## Request:
Quote every line below exactly as it reads.

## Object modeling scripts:

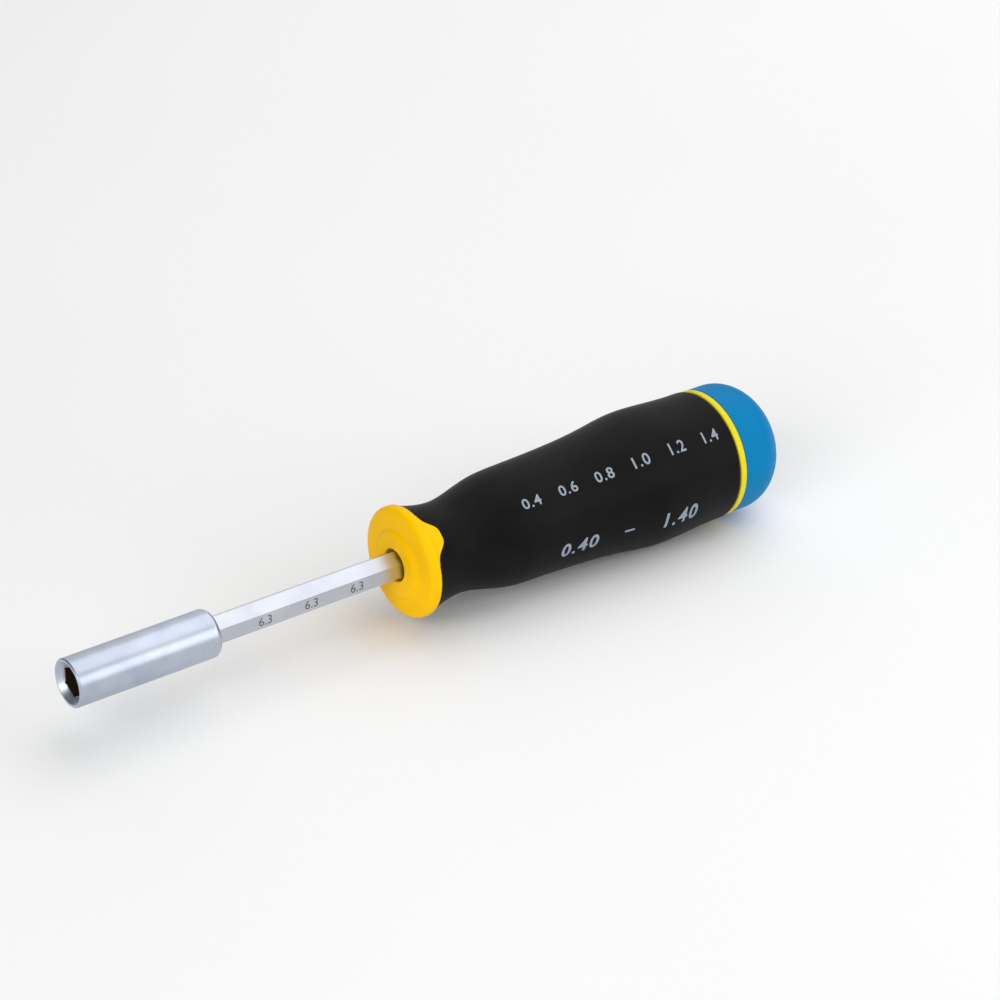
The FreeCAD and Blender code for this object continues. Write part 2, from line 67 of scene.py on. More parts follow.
# Half the thickness of the marks. Real ink is a thinner film and a laser mark has no depth, but
# drawn like this they stand clear of the surface.
INK_HALF_THICKNESS = 0.02 * MM
ETCH_HALF_THICKNESS = 0.01 * MM
CUT_SPACING = 0.5 * MM          # between the cuts that let a flat mark follow a curve
END_CLEARANCE = 10 * MM         # from the rotor's face to where a mark on the end is aimed from

RANGE_SLANT = 0.12              # of the range's figures, as a share of their height
RANGE_BOLD = 0.02               # how far their outline is grown, before they are sized
ROW_BOLD = 0.015
BOLD_SPACING = 8                # extra letter spacing for each unit of growth
DASH_SIZE = (2.6 * MM, 0.5 * MM)
ROW_STEP = 0.2                  # between the figures of the upper row, in N m
FIGURE_EVERY = 4                # divisions of the cap's scale from one figure to the next
POINTER_SIZE = (0.5 * MM, 1.1 * MM)
POINTER_RADIUS = 3.9 * MM
ETCH_TEXT = "6.3"               # nominal size of the bit socket, in millimetres
ETCH_COUNT = 3
ETCH_HEIGHT = 2.1 * MM
ETCH_AZIMUTH = 90.0             # of the flat that is etched, in degrees round from the top

# The bare bore of the sleeve: plating fades out over these radii and depths behind the mouth.
BORE_RADII = (3.7 * MM, 3.8 * MM)
BORE_DEPTHS = (0.9 * MM, 1.5 * MM)

# The sheen of plastics. The usual 0.5 greys the colours under softboxes this wide and near, so it
# is matched far lower.
HARD_SHEEN = 0.06
SOFT_SHEEN = 0.055

# The stage, in metres. Each softbox has its place and its width. Its power is a studio setting.
FLOOR_HALF = 4.0
SOFTBOXES = {
    "overhead": ((0.5, 0.02, 0.9), 1.3),
    "front": ((-0.9, -0.5, 0.5), 0.8),
    "fill": ((0.6, -0.95, 0.49), 0.8),
    "back": ((0.5, 1.0, 0.6), 1.0),
}
ROOM_COLOUR = "#F7F8FA"
SENSOR_WIDTH = 36.0             # of the camera, in millimetres
CLIP = (0.01, 20.0)             # nearest and farthest that it sees

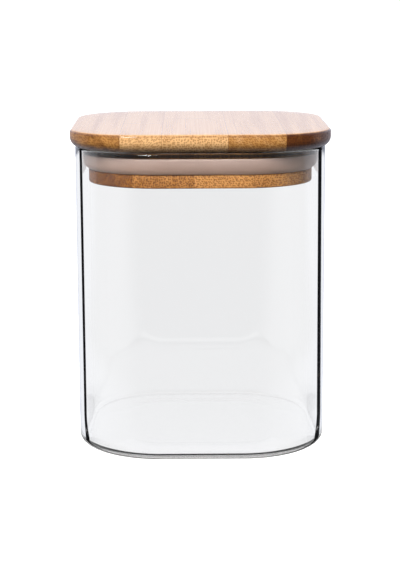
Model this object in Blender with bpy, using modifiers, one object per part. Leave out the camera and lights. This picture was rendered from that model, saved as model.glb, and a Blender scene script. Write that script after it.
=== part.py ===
"""Square glass storage jar with a laminated bamboo lid and a silicone seal.

Metres, +Z up. The origin is the middle of the base, on the surface the jar
stands on. The jar's front looks along -Y. The lid lifts straight up.
"""

from math import cos, pi, radians, sin

import bmesh
import bpy

# Glass body
GLASS_WIDTH = 0.1000
GLASS_HEIGHT = 0.1216
GLASS_CORNER_RADIUS = 0.0343
WALL = 0.0022
FLOOR = 0.0020
BASE_EDGE_RADIUS = 0.0034
INNER_FLOOR_RADIUS = 0.0020
RIM_RADIUS = 0.0009
STANDING_RING_WIDTH = 0.0045
PUNT_SLOPE_WIDTH = 0.0120
PUNT_DEPTH = 0.0005

# Lid board, the part above the rim
BOARD_OVERHANG = 0.0015
BOARD_THICKNESS = 0.0069
BOARD_CORNER_RADIUS = 0.0281
BOARD_TOP_EDGE_RADIUS = 0.0012
BOARD_LOWER_EDGE_RADIUS = 0.0037
REST_GAP = 0.0003

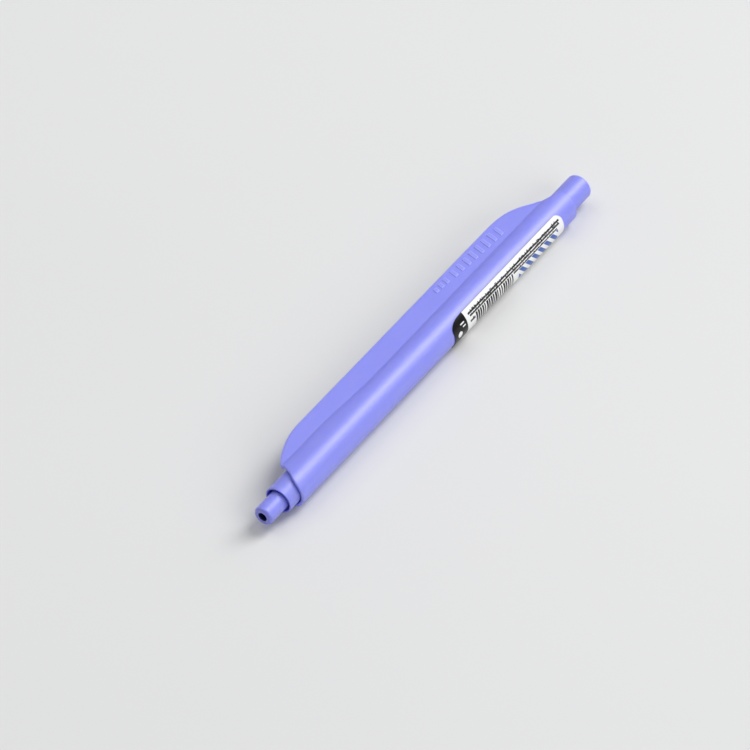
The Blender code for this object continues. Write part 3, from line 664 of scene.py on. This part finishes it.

## Solution below:
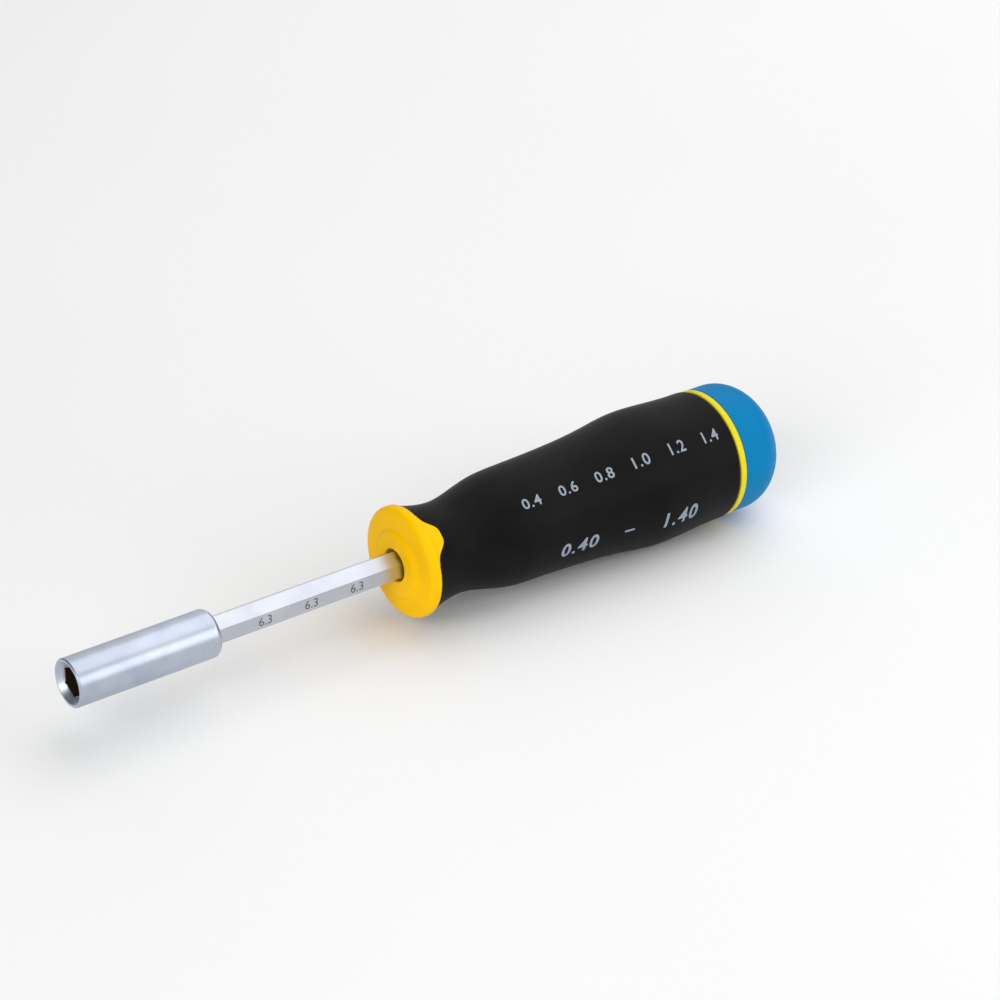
The FreeCAD and Blender code for this object continues. Write part 2, from line 67 of scene.py on. More parts follow.
# Half the thickness of the marks. Real ink is a thinner film and a laser mark has no depth, but
# drawn like this they stand clear of the surface.
INK_HALF_THICKNESS = 0.02 * MM
ETCH_HALF_THICKNESS = 0.01 * MM
CUT_SPACING = 0.5 * MM          # between the cuts that let a flat mark follow a curve
END_CLEARANCE = 10 * MM         # from the rotor's face to where a mark on the end is aimed from

RANGE_SLANT = 0.12              # of the range's figures, as a share of their height
RANGE_BOLD = 0.02               # how far their outline is grown, before they are sized
ROW_BOLD = 0.015
BOLD_SPACING = 8                # extra letter spacing for each unit of growth
DASH_SIZE = (2.6 * MM, 0.5 * MM)
ROW_STEP = 0.2                  # between the figures of the upper row, in N m
FIGURE_EVERY = 4                # divisions of the cap's scale from one figure to the next
POINTER_SIZE = (0.5 * MM, 1.1 * MM)
POINTER_RADIUS = 3.9 * MM
ETCH_TEXT = "6.3"               # nominal size of the bit socket, in millimetres
ETCH_COUNT = 3
ETCH_HEIGHT = 2.1 * MM
ETCH_AZIMUTH = 90.0             # of the flat that is etched, in degrees round from the top

# The bare bore of the sleeve: plating fades out over these radii and depths behind the mouth.
BORE_RADII = (3.7 * MM, 3.8 * MM)
BORE_DEPTHS = (0.9 * MM, 1.5 * MM)

# The sheen of plastics. The usual 0.5 greys the colours under softboxes this wide and near, so it
# is matched far lower.
HARD_SHEEN = 0.06
SOFT_SHEEN = 0.055

# The stage, in metres. Each softbox has its place and its width. Its power is a studio setting.
FLOOR_HALF = 4.0
SOFTBOXES = {
    "overhead": ((0.5, 0.02, 0.9), 1.3),
    "front": ((-0.9, -0.5, 0.5), 0.8),
    "fill": ((0.6, -0.95, 0.49), 0.8),
    "back": ((0.5, 1.0, 0.6), 1.0),
}
ROOM_COLOUR = "#F7F8FA"
SENSOR_WIDTH = 36.0             # of the camera, in millimetres
CLIP = (0.01, 20.0)             # nearest and farthest that it sees

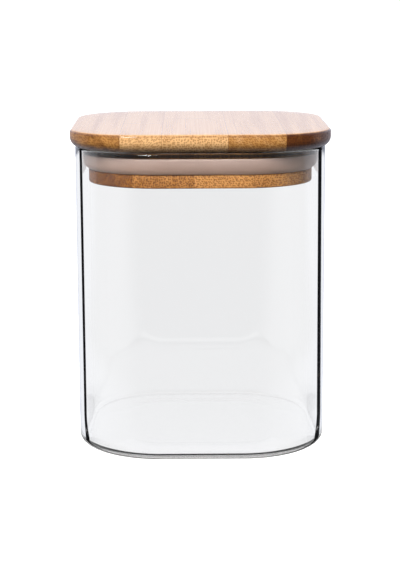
Model this object in Blender with bpy, using modifiers, one object per part. Leave out the camera and lights. This picture was rendered from that model, saved as model.glb, and a Blender scene script. Write that script after it.
=== part.py ===
"""Square glass storage jar with a laminated bamboo lid and a silicone seal.

Metres, +Z up. The origin is the middle of the base, on the surface the jar
stands on. The jar's front looks along -Y. The lid lifts straight up.
"""

from math import cos, pi, radians, sin

import bmesh
import bpy

# Glass body
GLASS_WIDTH = 0.1000
GLASS_HEIGHT = 0.1216
GLASS_CORNER_RADIUS = 0.0343
WALL = 0.0022
FLOOR = 0.0020
BASE_EDGE_RADIUS = 0.0034
INNER_FLOOR_RADIUS = 0.0020
RIM_RADIUS = 0.0009
STANDING_RING_WIDTH = 0.0045
PUNT_SLOPE_WIDTH = 0.0120
PUNT_DEPTH = 0.0005

# Lid board, the part above the rim
BOARD_OVERHANG = 0.0015
BOARD_THICKNESS = 0.0069
BOARD_CORNER_RADIUS = 0.0281
BOARD_TOP_EDGE_RADIUS = 0.0012
BOARD_LOWER_EDGE_RADIUS = 0.0037
REST_GAP = 0.0003

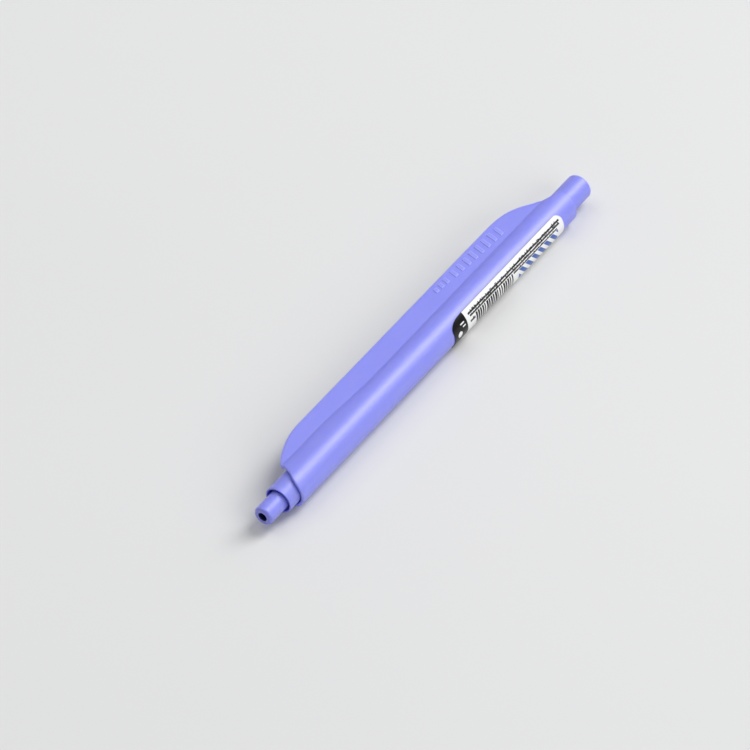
The Blender code for this object continues. Write part 3, from line 664 of scene.py on. This part finishes it.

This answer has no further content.